Los Angeles exhibit explores 90 years of exchange

“Scandinavian Design and the United States, 1890 –1980”

All images courtesy of The Los Angeles County Museum of Art
“Scandinavian Design and the United States, 1890–1980” is the first comprehensive Scandinavian design exhibition in the United States in 40 years.

Los Angeles County Museum of Art
Los Angeles

The Los Angeles County Museum of Art (LACMA) presents “Scandinavian Design and the United States, 1890–1980,” the first exhibition to examine the extensive design exchanges between the United States and the Nordic countries of Denmark, Finland, Iceland, Norway, and Sweden.

The exhibition, which runs through Feb. 5, 2023, considers Scandinavian design’s enduring impact on American culture, as well as the U.S. influence on Scandinavian design, over nearly 100 years of cultural exchange.
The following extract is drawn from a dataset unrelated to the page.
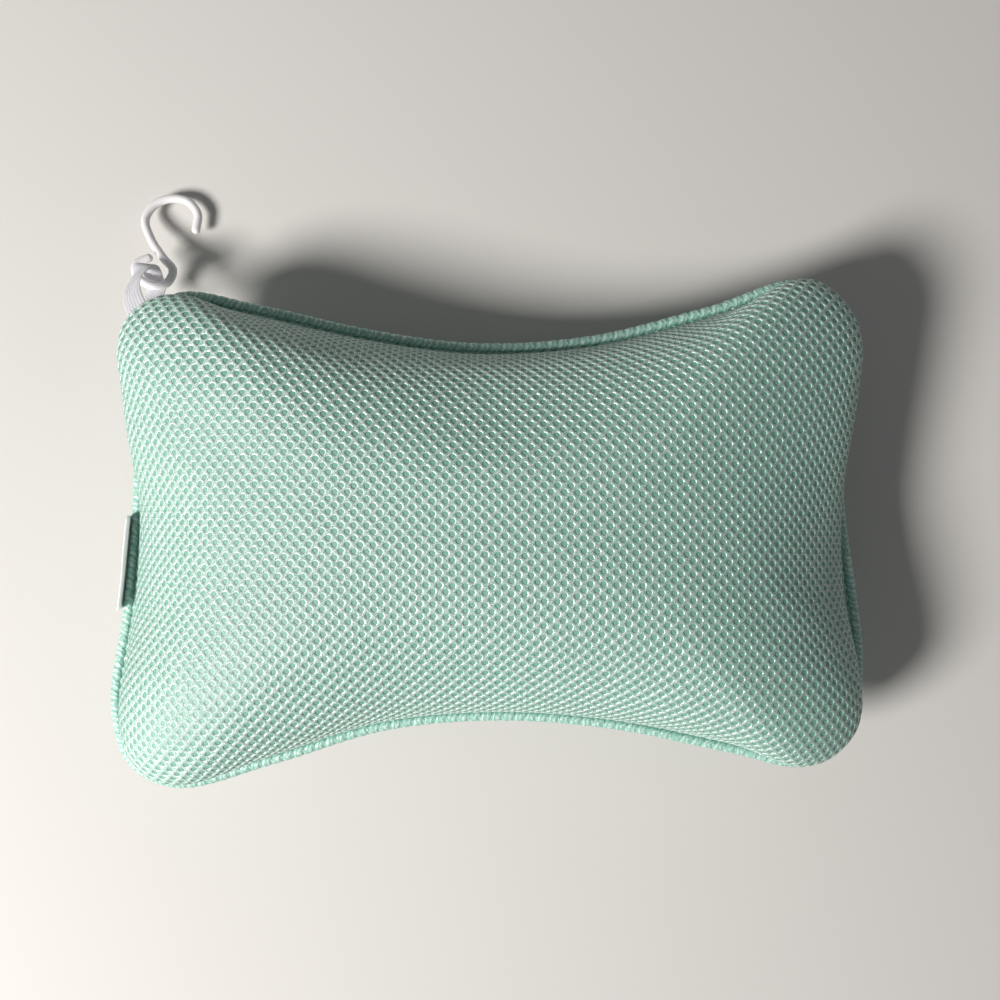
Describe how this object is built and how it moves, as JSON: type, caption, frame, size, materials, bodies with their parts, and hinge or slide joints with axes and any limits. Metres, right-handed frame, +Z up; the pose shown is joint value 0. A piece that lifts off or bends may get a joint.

It features the work of Scandinavian designers who immigrated to the United States, Americans who studied or worked in Nordic countries, the ambitious campaigns to market and export Scandinavian design to American consumers, and the American and Nordic figures who championed sustainable and accessible design.

Beginning with the arrival of Nordic immigrants in the United States in the 19th century, it traces the burgeoning American interest in Scandinavian design and concludes by showing how the accessible and sustainable design movements in the 1960s and ’70s compelled both U.S. and Nordic designers to focus on pressing real-world problems rather than simply beautiful objects for the elite.

“Scandinavian Design and the United States, 1890 – 1980” showcases more than 175 captivating examples of furniture, industrial design, textiles, ceramics, glass, metalwork, jewelry, and lighting drawn from LACMA’s collection, as well as from North American and Nordic museums and private collections.

Finn Juhl for Baker Furniture, Inc. (United States), Armchair, model 400-1/2, designed 1951, Milwaukee Art Museum, bequest of Dr. Lucille Cohn, photo ©Milwaukee Art Museum, by John R. Glembin.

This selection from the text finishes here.